Afganistan w obiektywie
Centrum Sztuki Współczesnej w Warszawie prezentuje twórczość artysty Francisa Alysa uznanego przez amerykański „Newsweek” za jednego z dziesięciu najważniejszych żyjących artystów na świecie. Jego dzieła były prezentowane w Nowym Jorku, Londynie i na wielu prestiżowych międzynarodowych biennale sztuki.
2014-10-19, 12:02
Posłuchaj
Obszerny wybór obrazów, rysunków, kolaży, szkiców, dokumentów to elementy wystawy Nawijać – Rozwijać (Projekty afgańskie, 2010–2014) belgijskiego artysty. Tytuł z jednej strony odnosi się do przedstawionej w nim narracji, z drugiej zaś do fenomenu samego medium filmowego, z nawijaniem i zwijaniem taśmy na projektorze.
Kurator wystawy Ewa Gorządek mówiła w Polskim Radiu 24, że dla Francisa ta gra słów REEL-UNREEL miała istotne znaczenie, dlatego wybór takiego tytułu nie jest przypadkowy. – Początkowo kariera artystyczna Francisa Alysa rozwinęła się w Meksyku. – Był zafascynowany tym krajem i poznając te miejsca przedstawiał je za pomocą dzieł i wydarzeń, które kreował. W jego twórczości widać wpływ Meksyku – zaznaczyła kuratorka.
- Po kilku wizytach w Afganistanie Francis Alys poczuł, że jest w tym kraju sporo miejsc, które go interesują. Dlatego przez dwa lata wracał do tego kraju. Tak powstały jego Projekty afgańskie, które dziś można oglądać w Centrum Sztuki Współczesnej.
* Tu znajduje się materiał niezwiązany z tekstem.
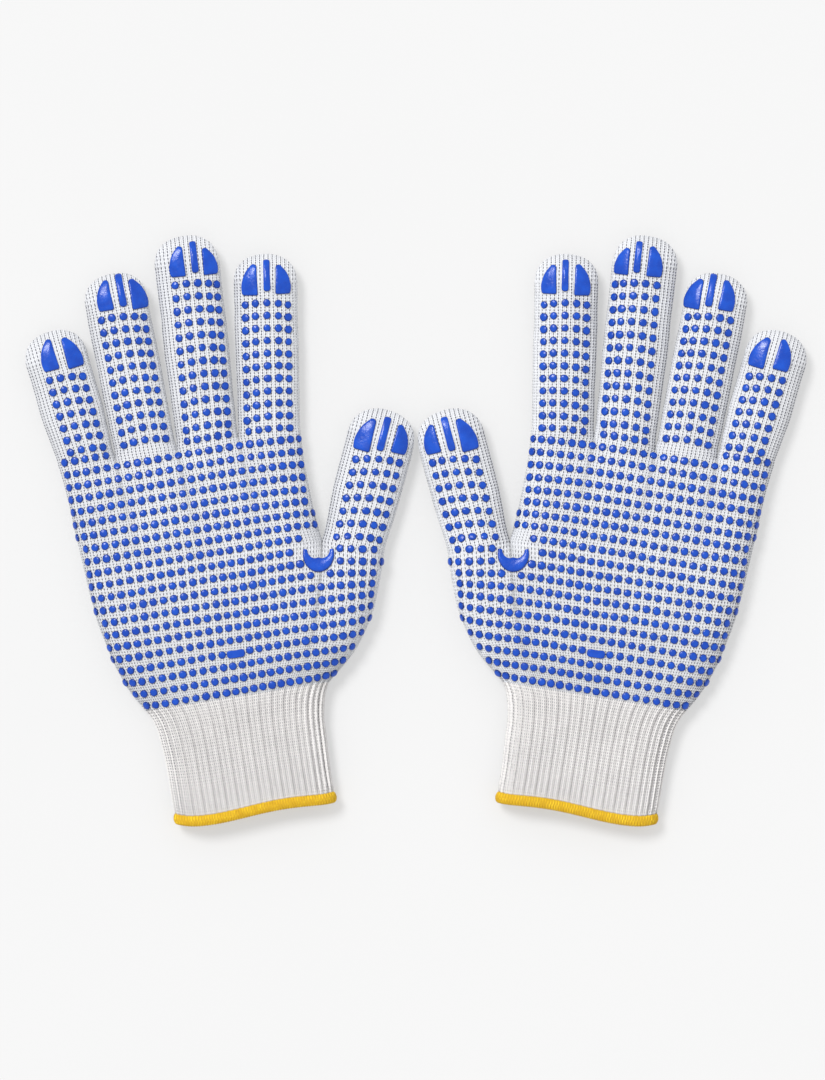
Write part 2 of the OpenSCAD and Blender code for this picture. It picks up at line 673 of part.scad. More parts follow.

Warszawa jest drugim po Neapolu europejskim miastem, w którym można obejrzeć jego dzieła – powiedziała Ewa Grządek.
Wiele wymiarów Afganistanu
Główną pracą na wystawie jest film artysty wyprodukowany w 2011 roku. Film jest opowieścią o stolicy Afganistanu i jego mieszkańcach.
- Francis Alys chciał pokazać, że media pokazują Afganistan tylko z jednej perspektywy. Okazuje się jednak, że życie mieszkańców Kabulu toczy się bardzo zwyczajnie. Autor wystawy przy realizacji tego projektu poznał wielu Afgańczyków, z którymi przyjaźni się do dziś – podsumowała Ewa Gorządek kurator wystawy.